[start of Supplied material]
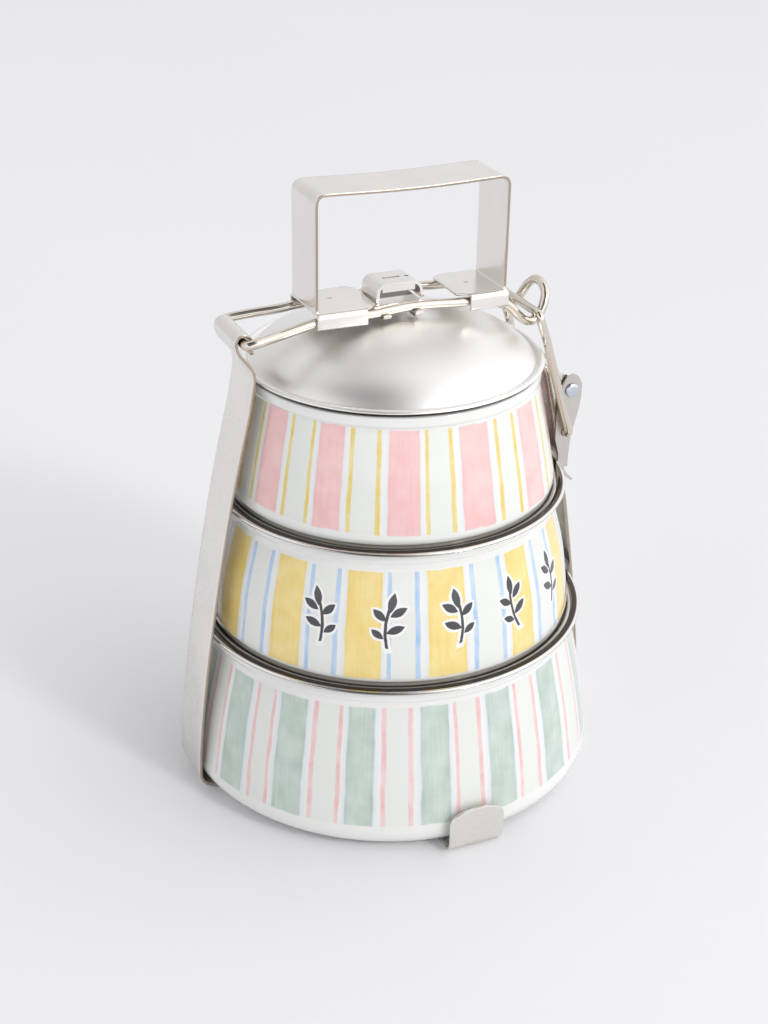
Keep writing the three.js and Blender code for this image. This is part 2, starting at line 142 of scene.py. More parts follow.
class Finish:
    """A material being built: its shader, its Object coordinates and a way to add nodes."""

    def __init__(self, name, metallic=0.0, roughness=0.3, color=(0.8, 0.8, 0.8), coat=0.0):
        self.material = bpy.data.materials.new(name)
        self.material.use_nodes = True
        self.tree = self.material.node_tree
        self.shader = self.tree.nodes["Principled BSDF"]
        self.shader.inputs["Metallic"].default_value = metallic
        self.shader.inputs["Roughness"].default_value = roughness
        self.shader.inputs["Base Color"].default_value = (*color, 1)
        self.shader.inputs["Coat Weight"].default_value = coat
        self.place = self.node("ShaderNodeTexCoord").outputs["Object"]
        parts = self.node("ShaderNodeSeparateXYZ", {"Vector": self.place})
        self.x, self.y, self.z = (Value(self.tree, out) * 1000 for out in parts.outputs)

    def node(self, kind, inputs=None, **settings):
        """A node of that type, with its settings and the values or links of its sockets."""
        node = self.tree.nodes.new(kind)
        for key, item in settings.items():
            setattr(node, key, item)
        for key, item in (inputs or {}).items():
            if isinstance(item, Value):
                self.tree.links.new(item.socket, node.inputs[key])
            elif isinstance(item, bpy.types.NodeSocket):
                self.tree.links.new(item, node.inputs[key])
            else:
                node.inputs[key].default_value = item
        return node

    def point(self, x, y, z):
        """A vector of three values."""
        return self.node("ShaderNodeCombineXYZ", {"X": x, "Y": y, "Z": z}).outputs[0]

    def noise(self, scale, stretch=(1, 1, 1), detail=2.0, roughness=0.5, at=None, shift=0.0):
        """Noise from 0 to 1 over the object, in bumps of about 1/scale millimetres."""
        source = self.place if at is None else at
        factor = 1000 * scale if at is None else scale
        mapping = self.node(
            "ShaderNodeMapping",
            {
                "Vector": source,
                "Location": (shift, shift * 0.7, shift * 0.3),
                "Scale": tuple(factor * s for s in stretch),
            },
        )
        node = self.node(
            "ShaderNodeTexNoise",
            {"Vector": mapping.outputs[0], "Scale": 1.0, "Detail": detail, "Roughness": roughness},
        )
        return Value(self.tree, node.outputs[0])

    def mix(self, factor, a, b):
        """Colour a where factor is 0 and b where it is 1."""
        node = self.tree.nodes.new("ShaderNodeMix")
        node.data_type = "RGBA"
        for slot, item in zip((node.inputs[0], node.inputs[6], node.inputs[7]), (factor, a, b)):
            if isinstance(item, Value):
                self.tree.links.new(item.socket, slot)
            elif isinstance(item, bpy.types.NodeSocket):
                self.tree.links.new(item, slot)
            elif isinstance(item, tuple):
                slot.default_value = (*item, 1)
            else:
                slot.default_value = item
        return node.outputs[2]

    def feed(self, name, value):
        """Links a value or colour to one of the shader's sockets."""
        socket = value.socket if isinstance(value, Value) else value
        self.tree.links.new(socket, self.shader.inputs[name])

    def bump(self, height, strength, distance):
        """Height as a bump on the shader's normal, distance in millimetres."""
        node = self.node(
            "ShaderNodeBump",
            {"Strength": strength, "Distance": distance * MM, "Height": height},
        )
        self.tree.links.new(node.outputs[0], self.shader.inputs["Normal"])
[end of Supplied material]
[start of Supplied material]
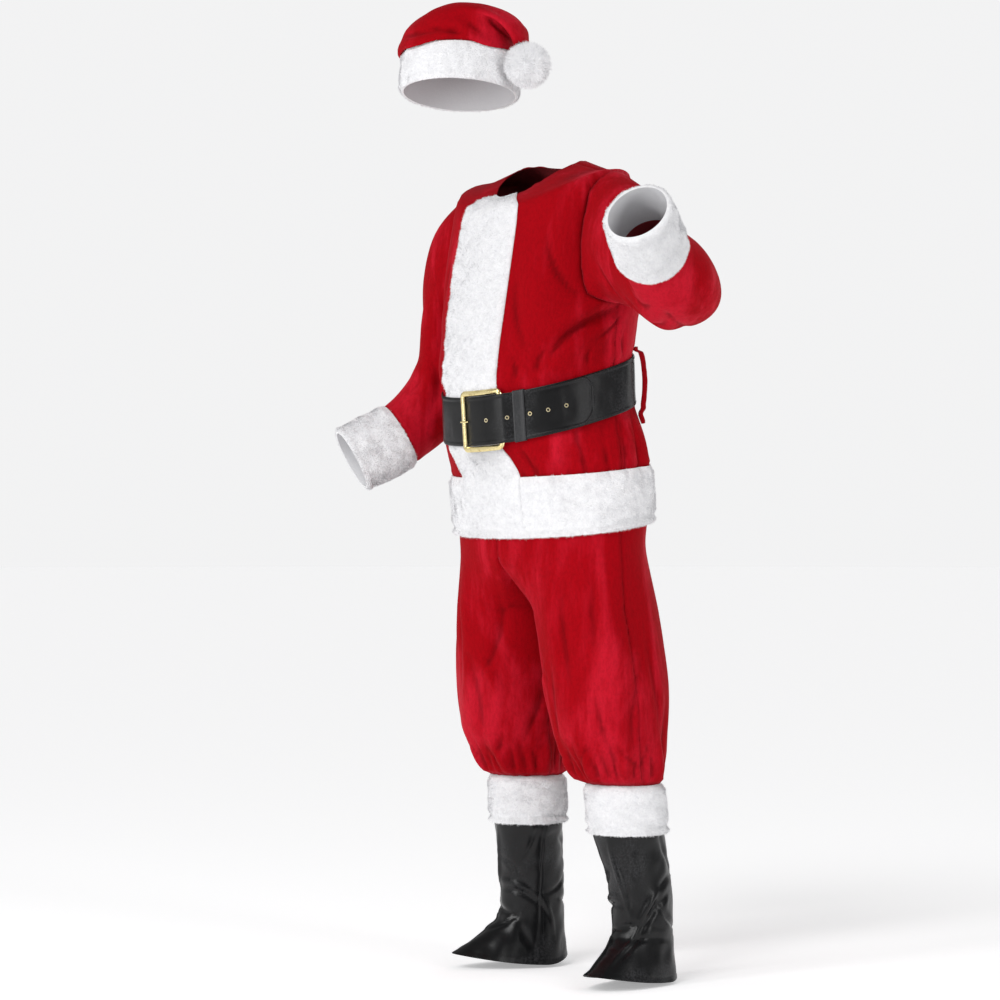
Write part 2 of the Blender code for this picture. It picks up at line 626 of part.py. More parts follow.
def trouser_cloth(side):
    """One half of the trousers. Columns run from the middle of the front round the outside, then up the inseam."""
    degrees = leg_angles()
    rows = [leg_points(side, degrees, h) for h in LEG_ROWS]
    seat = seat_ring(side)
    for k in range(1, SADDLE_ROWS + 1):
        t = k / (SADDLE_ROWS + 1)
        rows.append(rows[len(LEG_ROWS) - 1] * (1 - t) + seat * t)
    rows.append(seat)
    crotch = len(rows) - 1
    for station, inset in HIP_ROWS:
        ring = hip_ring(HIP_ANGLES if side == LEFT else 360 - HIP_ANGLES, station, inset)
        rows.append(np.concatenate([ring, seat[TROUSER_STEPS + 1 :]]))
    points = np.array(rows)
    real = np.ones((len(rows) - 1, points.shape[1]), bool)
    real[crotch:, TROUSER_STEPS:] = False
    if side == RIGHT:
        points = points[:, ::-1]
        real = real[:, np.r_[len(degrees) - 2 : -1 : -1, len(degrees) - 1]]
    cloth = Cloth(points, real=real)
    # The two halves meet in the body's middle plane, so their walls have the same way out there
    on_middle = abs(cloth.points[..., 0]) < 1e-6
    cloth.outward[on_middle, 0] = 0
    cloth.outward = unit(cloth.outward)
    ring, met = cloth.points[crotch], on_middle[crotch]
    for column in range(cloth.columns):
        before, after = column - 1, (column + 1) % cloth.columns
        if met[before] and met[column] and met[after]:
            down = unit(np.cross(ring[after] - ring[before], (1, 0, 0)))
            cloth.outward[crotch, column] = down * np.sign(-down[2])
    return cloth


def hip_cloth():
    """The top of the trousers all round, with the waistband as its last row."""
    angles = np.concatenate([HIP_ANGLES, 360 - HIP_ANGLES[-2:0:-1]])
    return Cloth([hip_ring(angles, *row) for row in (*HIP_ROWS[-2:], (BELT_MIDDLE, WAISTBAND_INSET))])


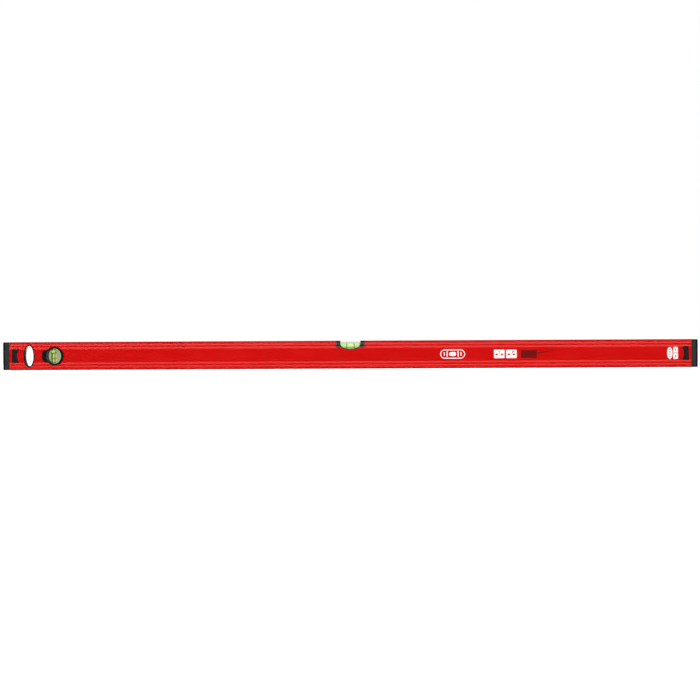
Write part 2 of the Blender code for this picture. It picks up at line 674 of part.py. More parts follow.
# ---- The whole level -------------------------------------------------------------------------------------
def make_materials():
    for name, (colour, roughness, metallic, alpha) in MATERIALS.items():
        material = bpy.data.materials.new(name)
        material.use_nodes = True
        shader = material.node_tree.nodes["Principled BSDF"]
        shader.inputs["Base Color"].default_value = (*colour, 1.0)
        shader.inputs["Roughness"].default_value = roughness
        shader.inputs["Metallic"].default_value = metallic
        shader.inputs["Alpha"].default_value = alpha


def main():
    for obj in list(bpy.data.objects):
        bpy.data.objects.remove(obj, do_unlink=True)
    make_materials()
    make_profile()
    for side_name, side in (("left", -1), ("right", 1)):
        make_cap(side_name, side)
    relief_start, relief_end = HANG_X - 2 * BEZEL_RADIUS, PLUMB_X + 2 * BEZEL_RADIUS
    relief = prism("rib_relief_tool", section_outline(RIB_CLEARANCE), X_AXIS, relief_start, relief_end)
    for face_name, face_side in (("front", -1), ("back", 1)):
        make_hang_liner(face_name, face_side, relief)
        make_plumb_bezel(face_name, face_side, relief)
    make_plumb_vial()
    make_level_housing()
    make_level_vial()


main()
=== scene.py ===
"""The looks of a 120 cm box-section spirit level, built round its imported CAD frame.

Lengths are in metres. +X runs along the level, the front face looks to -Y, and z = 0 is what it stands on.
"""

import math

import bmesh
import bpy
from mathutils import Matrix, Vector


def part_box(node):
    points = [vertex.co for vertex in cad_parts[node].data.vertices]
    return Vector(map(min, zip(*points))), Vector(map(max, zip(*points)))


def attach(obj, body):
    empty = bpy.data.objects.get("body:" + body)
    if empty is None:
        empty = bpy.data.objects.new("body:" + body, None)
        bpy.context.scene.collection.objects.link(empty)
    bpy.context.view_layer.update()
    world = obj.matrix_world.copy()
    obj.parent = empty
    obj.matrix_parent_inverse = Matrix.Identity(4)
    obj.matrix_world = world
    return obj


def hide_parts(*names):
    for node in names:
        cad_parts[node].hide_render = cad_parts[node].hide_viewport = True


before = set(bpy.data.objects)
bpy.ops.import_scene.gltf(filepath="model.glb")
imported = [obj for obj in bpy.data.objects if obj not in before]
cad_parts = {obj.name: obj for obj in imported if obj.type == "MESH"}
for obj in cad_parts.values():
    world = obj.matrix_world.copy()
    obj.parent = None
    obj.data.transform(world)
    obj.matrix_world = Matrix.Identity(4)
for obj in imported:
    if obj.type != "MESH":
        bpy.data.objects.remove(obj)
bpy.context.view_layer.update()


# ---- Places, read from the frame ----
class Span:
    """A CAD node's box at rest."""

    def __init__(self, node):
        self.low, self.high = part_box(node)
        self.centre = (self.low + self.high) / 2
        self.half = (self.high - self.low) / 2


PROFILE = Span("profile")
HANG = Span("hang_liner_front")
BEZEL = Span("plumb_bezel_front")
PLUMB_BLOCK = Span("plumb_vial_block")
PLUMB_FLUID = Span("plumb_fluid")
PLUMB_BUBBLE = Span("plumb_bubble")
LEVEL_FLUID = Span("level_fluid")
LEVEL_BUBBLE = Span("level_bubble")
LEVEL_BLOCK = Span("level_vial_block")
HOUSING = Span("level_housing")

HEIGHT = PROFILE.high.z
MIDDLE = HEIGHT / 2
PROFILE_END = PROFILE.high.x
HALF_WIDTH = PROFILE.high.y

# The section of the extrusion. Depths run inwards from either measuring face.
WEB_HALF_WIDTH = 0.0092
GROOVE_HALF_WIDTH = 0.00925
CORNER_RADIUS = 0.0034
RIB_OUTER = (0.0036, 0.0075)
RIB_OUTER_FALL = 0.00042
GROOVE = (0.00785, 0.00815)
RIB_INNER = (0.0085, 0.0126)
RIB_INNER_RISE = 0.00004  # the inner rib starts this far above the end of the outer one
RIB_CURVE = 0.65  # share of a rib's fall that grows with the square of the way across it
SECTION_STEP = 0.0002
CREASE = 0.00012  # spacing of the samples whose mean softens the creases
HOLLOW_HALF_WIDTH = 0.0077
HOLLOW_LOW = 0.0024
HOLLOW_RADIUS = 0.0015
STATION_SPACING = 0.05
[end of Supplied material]
[start of Supplied material]
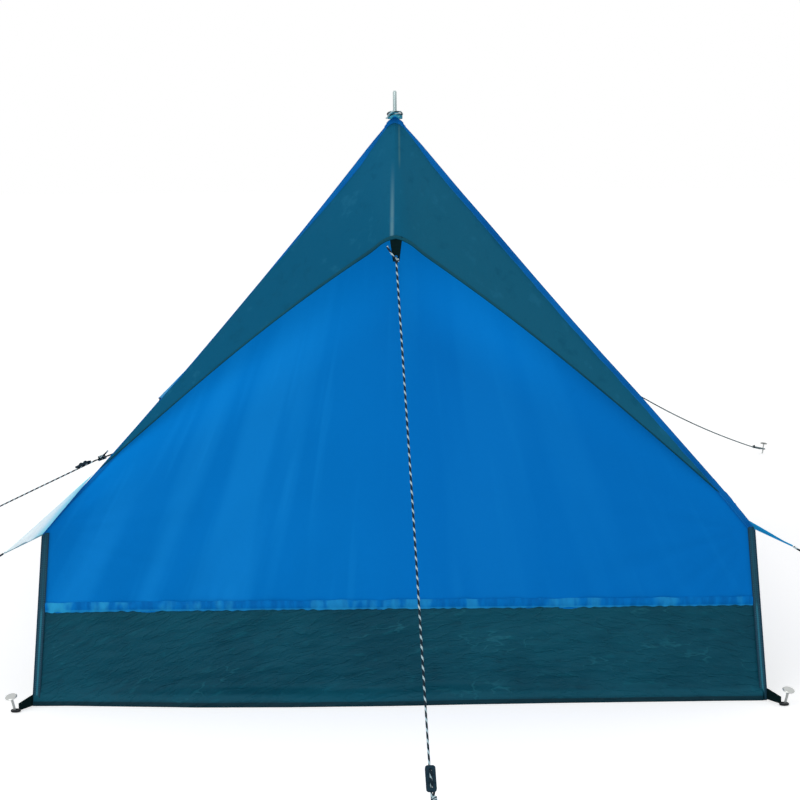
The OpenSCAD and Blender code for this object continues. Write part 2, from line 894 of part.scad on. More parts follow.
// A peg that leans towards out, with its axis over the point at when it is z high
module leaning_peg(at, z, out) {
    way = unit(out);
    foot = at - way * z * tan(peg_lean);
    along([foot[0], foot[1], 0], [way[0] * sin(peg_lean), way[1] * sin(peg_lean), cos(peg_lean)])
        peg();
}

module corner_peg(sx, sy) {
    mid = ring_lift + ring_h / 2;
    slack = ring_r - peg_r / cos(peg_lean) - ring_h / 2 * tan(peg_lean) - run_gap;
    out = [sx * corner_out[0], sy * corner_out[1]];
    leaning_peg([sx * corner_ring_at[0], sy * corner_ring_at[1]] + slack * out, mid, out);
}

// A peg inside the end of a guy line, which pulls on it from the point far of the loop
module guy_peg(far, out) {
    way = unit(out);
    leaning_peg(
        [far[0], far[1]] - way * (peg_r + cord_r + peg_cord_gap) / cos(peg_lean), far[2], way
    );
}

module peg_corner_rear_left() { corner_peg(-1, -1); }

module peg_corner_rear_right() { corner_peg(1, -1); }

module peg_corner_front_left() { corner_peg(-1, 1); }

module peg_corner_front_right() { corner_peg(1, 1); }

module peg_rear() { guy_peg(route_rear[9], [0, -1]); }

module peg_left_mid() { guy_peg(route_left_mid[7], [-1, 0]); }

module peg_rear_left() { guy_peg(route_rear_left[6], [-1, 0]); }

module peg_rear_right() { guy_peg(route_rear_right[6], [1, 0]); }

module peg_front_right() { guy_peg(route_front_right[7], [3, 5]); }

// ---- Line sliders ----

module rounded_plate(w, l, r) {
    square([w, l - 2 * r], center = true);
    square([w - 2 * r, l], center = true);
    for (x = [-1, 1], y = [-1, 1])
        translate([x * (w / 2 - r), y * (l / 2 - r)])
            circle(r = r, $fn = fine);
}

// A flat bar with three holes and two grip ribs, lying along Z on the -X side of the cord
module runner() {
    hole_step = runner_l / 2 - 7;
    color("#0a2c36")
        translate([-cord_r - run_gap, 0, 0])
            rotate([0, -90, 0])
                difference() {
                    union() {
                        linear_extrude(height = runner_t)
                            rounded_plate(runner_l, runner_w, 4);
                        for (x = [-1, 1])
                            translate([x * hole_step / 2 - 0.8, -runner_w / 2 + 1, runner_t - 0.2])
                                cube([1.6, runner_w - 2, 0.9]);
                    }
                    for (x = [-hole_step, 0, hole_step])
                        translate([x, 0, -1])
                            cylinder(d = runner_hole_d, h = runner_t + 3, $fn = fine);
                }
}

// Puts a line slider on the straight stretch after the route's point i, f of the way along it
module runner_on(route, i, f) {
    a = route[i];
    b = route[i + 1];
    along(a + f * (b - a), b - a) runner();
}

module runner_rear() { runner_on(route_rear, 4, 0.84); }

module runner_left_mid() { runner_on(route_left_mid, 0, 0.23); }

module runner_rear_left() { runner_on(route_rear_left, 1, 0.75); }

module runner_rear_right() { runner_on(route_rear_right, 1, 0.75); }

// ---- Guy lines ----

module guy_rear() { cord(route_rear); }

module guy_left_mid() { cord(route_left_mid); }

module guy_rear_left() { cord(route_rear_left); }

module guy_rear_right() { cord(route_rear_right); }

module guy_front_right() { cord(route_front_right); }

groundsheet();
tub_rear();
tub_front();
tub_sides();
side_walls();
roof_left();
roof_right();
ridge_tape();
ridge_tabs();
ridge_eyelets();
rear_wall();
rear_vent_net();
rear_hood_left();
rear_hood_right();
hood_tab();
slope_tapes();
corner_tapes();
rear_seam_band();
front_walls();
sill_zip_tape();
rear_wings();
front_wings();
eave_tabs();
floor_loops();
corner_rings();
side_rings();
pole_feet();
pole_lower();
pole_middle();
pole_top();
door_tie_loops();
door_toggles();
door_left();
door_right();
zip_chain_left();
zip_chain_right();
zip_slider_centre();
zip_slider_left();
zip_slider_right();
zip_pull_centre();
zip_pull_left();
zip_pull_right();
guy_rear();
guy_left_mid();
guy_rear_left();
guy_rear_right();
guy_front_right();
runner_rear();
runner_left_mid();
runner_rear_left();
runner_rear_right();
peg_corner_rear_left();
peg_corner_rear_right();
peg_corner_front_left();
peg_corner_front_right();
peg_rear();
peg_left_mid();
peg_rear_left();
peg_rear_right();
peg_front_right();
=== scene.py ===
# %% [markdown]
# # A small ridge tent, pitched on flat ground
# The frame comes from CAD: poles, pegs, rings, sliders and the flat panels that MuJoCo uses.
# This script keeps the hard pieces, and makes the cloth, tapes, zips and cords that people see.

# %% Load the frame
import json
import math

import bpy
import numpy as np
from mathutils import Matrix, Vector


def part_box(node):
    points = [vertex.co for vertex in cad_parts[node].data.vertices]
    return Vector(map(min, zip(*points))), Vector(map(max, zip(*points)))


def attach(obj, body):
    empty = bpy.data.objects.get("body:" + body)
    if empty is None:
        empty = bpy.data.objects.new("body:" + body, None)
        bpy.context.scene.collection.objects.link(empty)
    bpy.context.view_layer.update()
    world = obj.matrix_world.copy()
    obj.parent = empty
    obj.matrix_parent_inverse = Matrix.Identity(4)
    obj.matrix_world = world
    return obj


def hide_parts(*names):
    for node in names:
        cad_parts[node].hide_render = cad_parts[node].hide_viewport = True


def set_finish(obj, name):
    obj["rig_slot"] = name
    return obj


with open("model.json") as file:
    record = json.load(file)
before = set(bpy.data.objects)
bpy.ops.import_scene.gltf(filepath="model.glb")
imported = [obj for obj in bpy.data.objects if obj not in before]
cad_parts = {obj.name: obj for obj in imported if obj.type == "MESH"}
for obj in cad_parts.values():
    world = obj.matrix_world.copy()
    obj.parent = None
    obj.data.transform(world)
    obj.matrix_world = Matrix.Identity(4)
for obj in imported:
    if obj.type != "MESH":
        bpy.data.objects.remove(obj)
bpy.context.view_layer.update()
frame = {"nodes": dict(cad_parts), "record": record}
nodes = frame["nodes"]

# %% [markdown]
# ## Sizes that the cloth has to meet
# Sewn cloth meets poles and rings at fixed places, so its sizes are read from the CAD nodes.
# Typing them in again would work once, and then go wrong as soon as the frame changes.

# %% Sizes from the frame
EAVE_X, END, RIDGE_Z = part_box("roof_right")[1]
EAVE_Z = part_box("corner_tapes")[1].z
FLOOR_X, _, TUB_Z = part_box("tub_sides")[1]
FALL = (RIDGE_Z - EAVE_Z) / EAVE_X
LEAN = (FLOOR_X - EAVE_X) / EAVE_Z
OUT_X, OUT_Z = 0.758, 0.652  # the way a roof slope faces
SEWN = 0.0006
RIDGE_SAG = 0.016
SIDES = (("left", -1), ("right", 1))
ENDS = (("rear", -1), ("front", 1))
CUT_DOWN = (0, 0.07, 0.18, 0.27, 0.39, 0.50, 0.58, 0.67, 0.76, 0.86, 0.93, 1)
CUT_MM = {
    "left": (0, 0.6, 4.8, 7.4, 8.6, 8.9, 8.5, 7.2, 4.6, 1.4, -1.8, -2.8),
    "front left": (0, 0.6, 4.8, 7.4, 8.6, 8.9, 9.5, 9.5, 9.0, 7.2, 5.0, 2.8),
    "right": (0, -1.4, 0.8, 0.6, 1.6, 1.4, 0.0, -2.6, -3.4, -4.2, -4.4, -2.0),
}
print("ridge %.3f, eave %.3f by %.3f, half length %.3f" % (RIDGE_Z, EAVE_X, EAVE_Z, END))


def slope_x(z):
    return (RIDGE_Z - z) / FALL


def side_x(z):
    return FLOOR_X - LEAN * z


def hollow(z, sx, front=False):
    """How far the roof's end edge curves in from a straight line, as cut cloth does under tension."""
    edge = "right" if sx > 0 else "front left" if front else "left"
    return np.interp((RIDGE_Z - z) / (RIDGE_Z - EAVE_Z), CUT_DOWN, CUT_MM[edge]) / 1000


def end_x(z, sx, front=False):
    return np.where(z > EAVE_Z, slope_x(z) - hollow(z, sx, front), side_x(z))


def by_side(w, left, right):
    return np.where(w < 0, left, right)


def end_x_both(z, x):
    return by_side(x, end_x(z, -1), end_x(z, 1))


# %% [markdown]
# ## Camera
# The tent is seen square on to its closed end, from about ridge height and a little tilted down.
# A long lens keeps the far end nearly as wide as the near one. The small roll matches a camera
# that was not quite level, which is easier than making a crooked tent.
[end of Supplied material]
▶ Task brief
Your task is to print the lines from the one containing "make_plumb_bezel(face_name, face_side, relief)" through the one containing "CAD node's box", exactly and with nothing added.

▶ Answer to this exercise
        make_plumb_bezel(face_name, face_side, relief)
    make_plumb_vial()
    make_level_housing()
    make_level_vial()


main()
=== scene.py ===
"""The looks of a 120 cm box-section spirit level, built round its imported CAD frame.

Lengths are in metres. +X runs along the level, the front face looks to -Y, and z = 0 is what it stands on.
"""

import math

import bmesh
import bpy
from mathutils import Matrix, Vector


def part_box(node):
    points = [vertex.co for vertex in cad_parts[node].data.vertices]
    return Vector(map(min, zip(*points))), Vector(map(max, zip(*points)))


def attach(obj, body):
    empty = bpy.data.objects.get("body:" + body)
    if empty is None:
        empty = bpy.data.objects.new("body:" + body, None)
        bpy.context.scene.collection.objects.link(empty)
    bpy.context.view_layer.update()
    world = obj.matrix_world.copy()
    obj.parent = empty
    obj.matrix_parent_inverse = Matrix.Identity(4)
    obj.matrix_world = world
    return obj


def hide_parts(*names):
    for node in names:
        cad_parts[node].hide_render = cad_parts[node].hide_viewport = True


before = set(bpy.data.objects)
bpy.ops.import_scene.gltf(filepath="model.glb")
imported = [obj for obj in bpy.data.objects if obj not in before]
cad_parts = {obj.name: obj for obj in imported if obj.type == "MESH"}
for obj in cad_parts.values():
    world = obj.matrix_world.copy()
    obj.parent = None
    obj.data.transform(world)
    obj.matrix_world = Matrix.Identity(4)
for obj in imported:
    if obj.type != "MESH":
        bpy.data.objects.remove(obj)
bpy.context.view_layer.update()


# ---- Places, read from the frame ----
class Span:
    """A CAD node's box at rest."""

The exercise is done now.